How can brands thrive in a multi-screen world?

Nearly half of Canadians use search engines to find a brand or product they have just seen on TV, according to a study from iProspect.

It’s been said numerous times that multitasking is, objectively and scientifically, impossible – and that no one is truly multitasking.

But so-called second-screeners can (and will) try.

Currently 72% of Canadians report using a mobile phone while watching TV. That’s according to a study by Dentsu Aegis Network agency iProspect, which ran various tests across 66 brands and 98 unique campaigns across categories, airing on various TV channels.

Dan Kalinski, CEO of iProspect Canada, says the study of multi-screen behaviour is about much more than activation. It actually presents a sunny outlook on Canada’s changing media landscape.

“One of the biggest challenges we’ve come across as an agency is a somewhat reductive approach, a bit of a binary way of looking at traditional media and digital. It was always kind of a TV versus YouTube, TV versus Facebook, TV versus mobile in general. But that misses the bigger point. It’s actually both. What has changed is the way people are engaging in different platforms. When you’re looking at the changed behaviour, a lot of time is being spent on mobile – but you’re also watching TV and doing other things at the same time.”

That has a major impact on brand recall, he says, as well as other consumer behaviour that brands could be taking advantage of.

It started with J.Lo. It grew to much more.

In the year 2000, when Google was in its mere infancy, Jennifer Lopez wore the famous low-cut, green Versace dress on the red carpet at the Grammy Awards. Google, which did not even have an image search category at the time, was inundated with searches for J.Lo’s dress. But with no direct way of providing users with photos of the dress, that became the impetus for the creation of Google Image Search.

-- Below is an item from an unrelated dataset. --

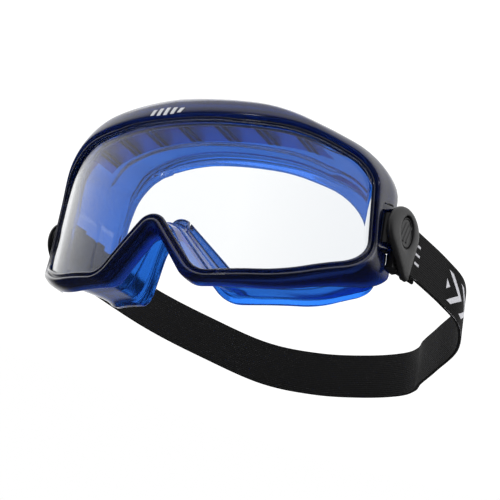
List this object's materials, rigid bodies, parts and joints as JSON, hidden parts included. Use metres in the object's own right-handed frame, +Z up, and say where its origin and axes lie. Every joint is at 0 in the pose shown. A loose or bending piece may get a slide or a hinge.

It also became the impetus for a much bigger trend: immediate Googling following something spectacular or noteworthy on TV. And iProspect’s research shows that brands are a big beneficiary.

42% of Canadians (38% of Quebecers) use a search engine to find a brand or product they have just seen on TV. And, 30% of Canadians (27% of Quebecers) search for those brands or products on social media.

“When there’s a piece of advertising on TV, we know that it drives social audience through the roof,” says Kalinski. “There’s an opportunity to create synergy, aligning the copy and aligning the timing. Once you get it right, the conversion rate can go up by as high as 65%.”

It also brings costs down; 72% of the campaigns that synchronized mobile ads with TV ads received a lower cost-per-acquisition, and 80% saw a decrease of 12.5% in cost-per-click.

It’s just millennials, right? (Wrong).

As consumer behaviour in front of TV screens evolves, Kalinski says assumptions have to evolve as well.

“We would like to think that this behaviour is primarily the younger generation,” he says. “But what the data suggests to us is that this is across the board. There isn’t a dominating demographic.”

He says second-screening must be thought of as a “permanent overall shift” instead of something that is confined to the youngest adult generation. The shift is driven not by changing demographic attitudes, he says, but by the availability of technology and the evolution of media offerings. By then end of 2019, according to the study, internet video traffic will represent 78% of all global consumer internet traffic.

Today, one billion hours of YouTube are viewed every day, and 68% of global internet users watch videos online. And despite that, TV still remains the dominant screen. According to Nielsen, live and DVR/time-shifted TV is still well ahead of video viewing in terms of hours consumed daily.

So, with digital viewing growing and TV still dominant? What happens? Inevitably, says Kalinski, they overlap.

People search not only for brand names, but also for taglines, songs and actors. TV ads, according to the study. “The question is not which medium is more valuable to advertisers,” he says. “The question is how can you make them work together?”